Health Data Modalities II
How do the data differences manifest in modeling choices?
Predictions must align with decisions.
- For whom? - Which patients are eligible? Think of clinicians too.
- From when? - What is the prediction time / index event?
- Using what data? - What history is available?
- Over what time horizon?
- To support what clinical action?
Think of “clinically meaningful windows”. If you make a prediction outside this window your model is useless even with its nice shiny AUROC.
Representation Choices
- Tables - Fixed length feature vector
- Time sequence of events (“discretized temporal sequence”) with regular chunks (days)
- Full-resolution event stream - just raw timestamps
Each is defensible. Each throws away something. Each changes waht “missing” and “unobserved” means.
Data, Data, Data: Most modeling differences are really representation differences.
Tables
A ---- 1 ---- 2 ---- 3 ---- ... ---- |> Prediction time
B ---- 1 ----------- 3 ---- ... ---- |> Prediction time
At each predicton time, summarize the event stream up to that prediction time into a fixed-length vector.
TODO: Label leakage?
Think of how awesome your model was in September 2019 and what would happen to its predictive prowess in a year.
Regular chunks
You ‘bin’ and bucket and turn an irregular event stream into a regular sequence. This binning is an inductive bias. But LSTMs, CNNs, RNNs really like this data. But what is the width? Are things ordered within the bin (no)?
Full-Resolution Stream
Each event is a tuple <Time, Code, Value>. This is the highest fidelity representation. But it’s also very complex:
- Six months of silence.
- Lab 18.9 and diagnosis E115.8. How to represent these?
- A single visit/encounter can make 15 codes!
- Long sequences: a patient with 10s of thousands of events (here, model can cheat by counting a lot of events for sicker patients)
- Yuge vocabularies
Other Notes
The statistical machinery still works (AUROC, train/validation/test). But we’re changing how the input is parameterized and what assumptions you make (esp temporally).
In NLP tokens are mostly arbitrary (TODO: “mostly”) symbols.
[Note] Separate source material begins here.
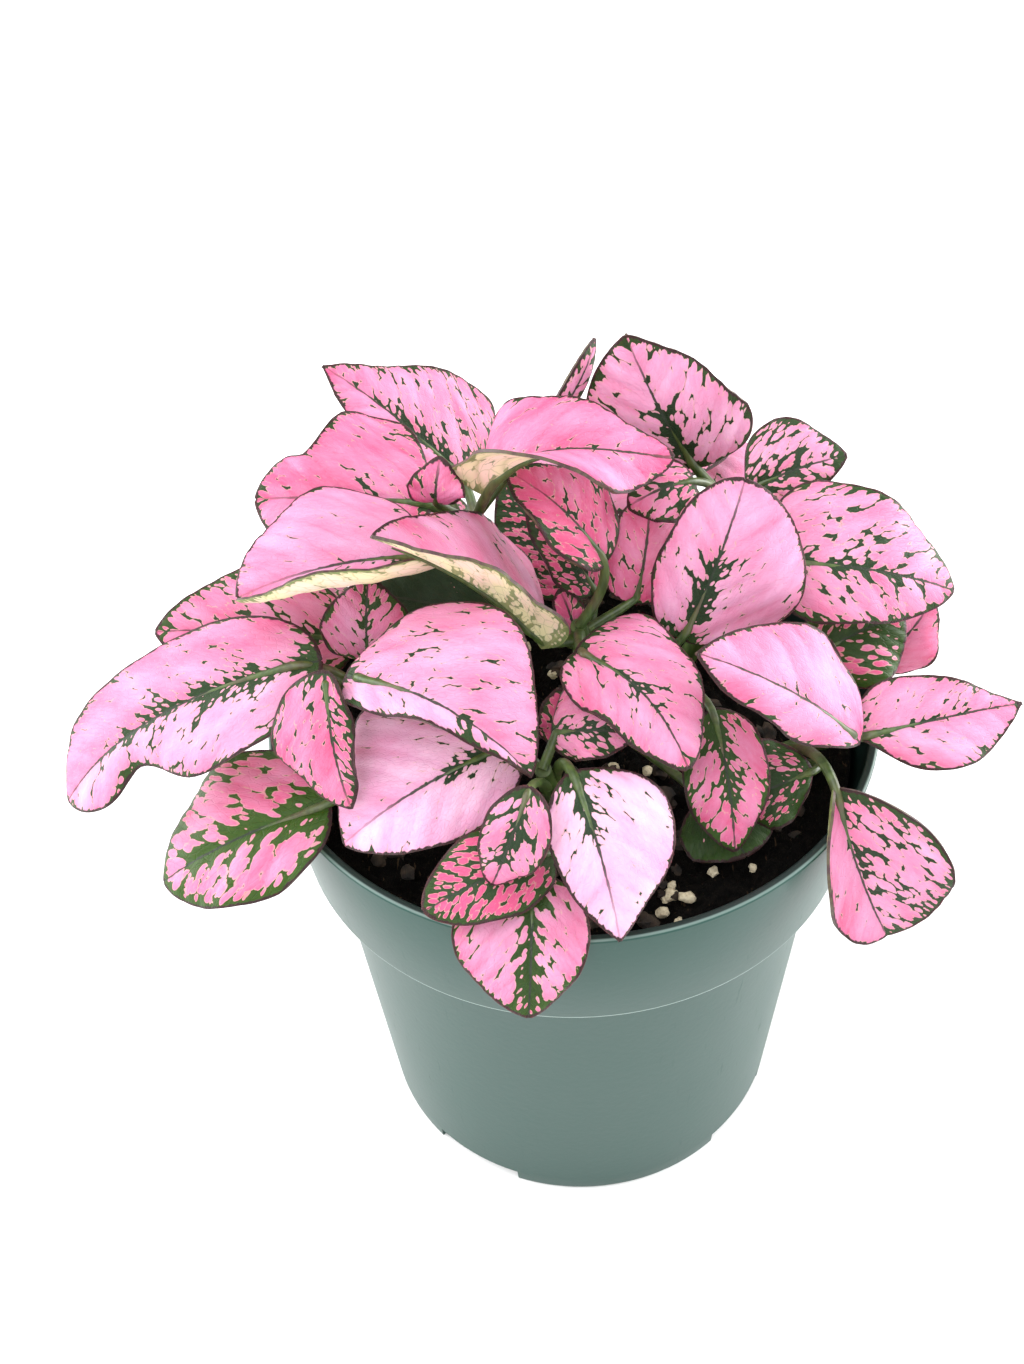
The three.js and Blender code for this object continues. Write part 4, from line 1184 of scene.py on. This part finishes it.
def leaf_underside(tree):
    margin, vein = leaf_values(tree, "margin_mm", "vein_mm")
    left_over = green_left_over(tree)
    wash = cloud(on_leaf(tree, 3.0, 2.0), 3)
    mottle = cloud(on_leaf(tree, 0.4, 0.3), 3)
    is_green = clamped(step_up(left_over + 0.22, 0.0, 0.16) * 0.85 + fading(margin, 0.25) * 0.5)
    netted = blend(is_green, blend(step_up(wash, 0.35, 0.65), *dusty_creams), blend(mottle, *dull_greens))
    to_cell_edge = dots(shaken_chart(tree, 1.7, 1.2, 0.5), "DISTANCE_TO_EDGE")
    meshed = blend((1 - step_up(to_cell_edge, 0.01, 0.07)) * 0.5, netted, small_vein_green)
    return {**thin_flesh, "Base Color": blend(fading(vein, 0.12) * 0.7, meshed, vein_green), "Roughness": 0.6,
            "Normal": bumps(1 - fading(vein, 0.15), 0.0001, 0.5)}


def leaf_rim(tree):
    mottle = cloud(on_leaf(tree, 0.5, 0.5), 3)
    return {"Base Color": blend(step_up(mottle, 0.4, 0.6), *rim_browns), "Roughness": 0.5,
            "Normal": bumps(mottle, 0.00004, 0.4)}


leaf_finishes = [material_of(finish) for finish in (leaf_upper_face, leaf_underside, leaf_rim)]

# %% [markdown]
# ### Growing every leaf
# Each blade gets its thickness from a Solidify modifier, whose second and third materials are the underside
# and the rim. Then the stalk is joined on, so that one piece stands for one CAD node.

# %% Make the leaves
triangle_count = 0
for number, row in enumerate(leaves):
    leaf_blade = blade(row, number)
    give(leaf_blade, *leaf_finishes)
    apply_modifier(leaf_blade, "SOLIDIFY", thickness=blade_thickness * mm, offset=0, material_offset=1,
                   material_offset_rim=2)
    leaf_stalk = stalk(row)
    give(leaf_stalk, stem_green)
    piece = joined(row.name + "_grown", [leaf_blade, leaf_stalk])
    smooth(piece, degrees=60)
    finish_piece(piece, row.name)
    piece.data.calc_loop_triangles()
    triangle_count += len(piece.data.loop_triangles)
for blank in (tube_blank, large_blank, small_blank):
    remove(blank)
print("leaf triangles:", triangle_count)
Medical codes are structured objects with hierarchies, human-readable names, cross-vocab mappings (SNOMED <--> ICD)
Autoregressive EHR models eat an event stream and spit out many possible future trajectories and you sort of aggregate across them “in what fraction did event X happen in 30 days?” Patient → Model → Multiple Sampled Futures (Different events and time gaps!)
Note that LLMs generate the most likely continuation. Now think of a rare cancer. What is the most likely prediction from an LLM?